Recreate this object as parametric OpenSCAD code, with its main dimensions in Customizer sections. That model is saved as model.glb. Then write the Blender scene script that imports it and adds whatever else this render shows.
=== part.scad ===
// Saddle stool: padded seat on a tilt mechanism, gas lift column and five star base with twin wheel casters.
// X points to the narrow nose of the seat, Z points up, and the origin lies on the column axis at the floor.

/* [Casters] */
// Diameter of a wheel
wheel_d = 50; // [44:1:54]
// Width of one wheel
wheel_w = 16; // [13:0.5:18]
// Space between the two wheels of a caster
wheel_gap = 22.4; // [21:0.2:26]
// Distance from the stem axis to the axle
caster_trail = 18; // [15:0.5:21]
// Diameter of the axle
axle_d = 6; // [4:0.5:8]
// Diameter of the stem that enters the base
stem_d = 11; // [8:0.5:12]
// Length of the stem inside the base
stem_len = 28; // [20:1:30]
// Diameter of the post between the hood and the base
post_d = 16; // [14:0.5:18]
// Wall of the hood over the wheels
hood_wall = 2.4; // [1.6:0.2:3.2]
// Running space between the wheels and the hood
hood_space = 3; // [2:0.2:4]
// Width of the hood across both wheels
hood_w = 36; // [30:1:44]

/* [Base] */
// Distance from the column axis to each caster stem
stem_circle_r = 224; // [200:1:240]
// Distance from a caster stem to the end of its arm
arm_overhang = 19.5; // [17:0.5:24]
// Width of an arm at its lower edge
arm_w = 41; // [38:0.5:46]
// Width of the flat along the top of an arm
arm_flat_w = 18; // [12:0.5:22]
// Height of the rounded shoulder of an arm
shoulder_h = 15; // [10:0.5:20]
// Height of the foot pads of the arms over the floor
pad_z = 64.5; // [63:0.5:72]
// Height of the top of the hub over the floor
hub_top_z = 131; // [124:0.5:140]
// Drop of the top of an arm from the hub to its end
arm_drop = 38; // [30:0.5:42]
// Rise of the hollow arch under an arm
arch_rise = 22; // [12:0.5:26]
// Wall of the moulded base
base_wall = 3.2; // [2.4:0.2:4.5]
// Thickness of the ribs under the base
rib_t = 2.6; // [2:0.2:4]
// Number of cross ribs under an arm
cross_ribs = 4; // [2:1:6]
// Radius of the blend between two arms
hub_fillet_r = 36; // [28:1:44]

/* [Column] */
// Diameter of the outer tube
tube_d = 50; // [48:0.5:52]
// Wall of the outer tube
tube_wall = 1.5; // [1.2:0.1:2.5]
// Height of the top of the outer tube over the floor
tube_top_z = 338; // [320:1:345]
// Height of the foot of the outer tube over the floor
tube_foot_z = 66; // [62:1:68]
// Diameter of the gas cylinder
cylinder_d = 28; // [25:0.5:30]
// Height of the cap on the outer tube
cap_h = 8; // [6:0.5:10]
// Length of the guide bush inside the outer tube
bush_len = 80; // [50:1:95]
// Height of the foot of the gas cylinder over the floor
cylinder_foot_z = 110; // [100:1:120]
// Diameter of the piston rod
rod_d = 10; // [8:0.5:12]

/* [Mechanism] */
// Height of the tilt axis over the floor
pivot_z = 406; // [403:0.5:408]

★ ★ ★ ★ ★

Output the full listing without altering anything.

Recreate this object as parametric OpenSCAD code, with its main dimensions in Customizer sections. That model is saved as model.glb. Then write the Blender scene script that imports it and adds whatever else this render shows.
=== part.scad ===
// Saddle stool: padded seat on a tilt mechanism, gas lift column and five star base with twin wheel casters.
// X points to the narrow nose of the seat, Z points up, and the origin lies on the column axis at the floor.

/* [Casters] */
// Diameter of a wheel
wheel_d = 50; // [44:1:54]
// Width of one wheel
wheel_w = 16; // [13:0.5:18]
// Space between the two wheels of a caster
wheel_gap = 22.4; // [21:0.2:26]
// Distance from the stem axis to the axle
caster_trail = 18; // [15:0.5:21]
// Diameter of the axle
axle_d = 6; // [4:0.5:8]
// Diameter of the stem that enters the base
stem_d = 11; // [8:0.5:12]
// Length of the stem inside the base
stem_len = 28; // [20:1:30]
// Diameter of the post between the hood and the base
post_d = 16; // [14:0.5:18]
// Wall of the hood over the wheels
hood_wall = 2.4; // [1.6:0.2:3.2]
// Running space between the wheels and the hood
hood_space = 3; // [2:0.2:4]
// Width of the hood across both wheels
hood_w = 36; // [30:1:44]

/* [Base] */
// Distance from the column axis to each caster stem
stem_circle_r = 224; // [200:1:240]
// Distance from a caster stem to the end of its arm
arm_overhang = 19.5; // [17:0.5:24]
// Width of an arm at its lower edge
arm_w = 41; // [38:0.5:46]
// Width of the flat along the top of an arm
arm_flat_w = 18; // [12:0.5:22]
// Height of the rounded shoulder of an arm
shoulder_h = 15; // [10:0.5:20]
// Height of the foot pads of the arms over the floor
pad_z = 64.5; // [63:0.5:72]
// Height of the top of the hub over the floor
hub_top_z = 131; // [124:0.5:140]
// Drop of the top of an arm from the hub to its end
arm_drop = 38; // [30:0.5:42]
// Rise of the hollow arch under an arm
arch_rise = 22; // [12:0.5:26]
// Wall of the moulded base
base_wall = 3.2; // [2.4:0.2:4.5]
// Thickness of the ribs under the base
rib_t = 2.6; // [2:0.2:4]
// Number of cross ribs under an arm
cross_ribs = 4; // [2:1:6]
// Radius of the blend between two arms
hub_fillet_r = 36; // [28:1:44]

/* [Column] */
// Diameter of the outer tube
tube_d = 50; // [48:0.5:52]
// Wall of the outer tube
tube_wall = 1.5; // [1.2:0.1:2.5]
// Height of the top of the outer tube over the floor
tube_top_z = 338; // [320:1:345]
// Height of the foot of the outer tube over the floor
tube_foot_z = 66; // [62:1:68]
// Diameter of the gas cylinder
cylinder_d = 28; // [25:0.5:30]
// Height of the cap on the outer tube
cap_h = 8; // [6:0.5:10]
// Length of the guide bush inside the outer tube
bush_len = 80; // [50:1:95]
// Height of the foot of the gas cylinder over the floor
cylinder_foot_z = 110; // [100:1:120]
// Diameter of the piston rod
rod_d = 10; // [8:0.5:12]

/* [Mechanism] */
// Height of the tilt axis over the floor
pivot_z = 406; // [403:0.5:408]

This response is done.